Some things to like about Pnin - but not about Lolita

OK I'll go a little easier on Vladimir Nabokov today, not that he can't take it, but there are some endearing moments in his 1957 novel Pnin - about a Rusiaan prof at what is most likely Cornell who's kind of the anti-Nabokov, a shlemiel, a misfit, a bumbler in love and in language (although please, give him a break - so what if his Engish isn't flawless, how's your Russian?). The first section - Pnin en route to deliver a lecture to "ladies' club" - is the most sarcastic about America and Americans - maybe this section was a rehearsal for or a reprise of VN's most renowned and notorious novel, Lolita (not sure which came first, Pnin I think) - but the rest of the novel is not quite as bitter and narcissistic: we see Pnin prepare for the awkward visit of his ex-wife's son, and we see him visit with some fellow Russian emigres at a private summer colony, and it's hard not to like the poor guy.
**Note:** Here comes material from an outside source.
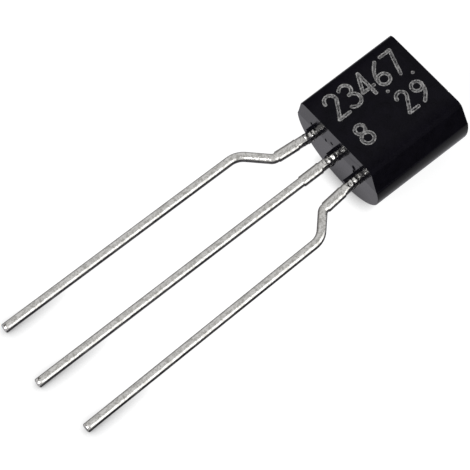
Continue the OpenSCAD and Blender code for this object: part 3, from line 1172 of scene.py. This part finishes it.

But you can also see that this novel is a collection of sketches and segments - today, if would be sold I think as a series of "linked stories," as there's no single conflict or action that develops around Pnin, he faces no particular problem or dilemma of conflict, he just bumbles along. VN's account of P's fledgling driving experiences on American back roads is quite funny. So it's kind of a fun but light novel - a "pale" version of Lolita (a novel with serious problems and issues of its own - the most serious being the indifference to what is clearly child abuse and predatory behavior). Lolita, however, is in some ways about discovery, of self, of America, whereas Pnin is much more flat - the Pnin that we know by page 120 or so (about 3/4 through the novel) is not really any different from the Pnin of page 10. It's been said many times that one of the two basic plots begins: A man/woman goes on a journey - and that is where Pnin begins, but after that first section Pnin returns home and we have neither a journey nor the other trope (a stranger comes to town) - P's journey, from Russia to America - is in the rear-view mirror.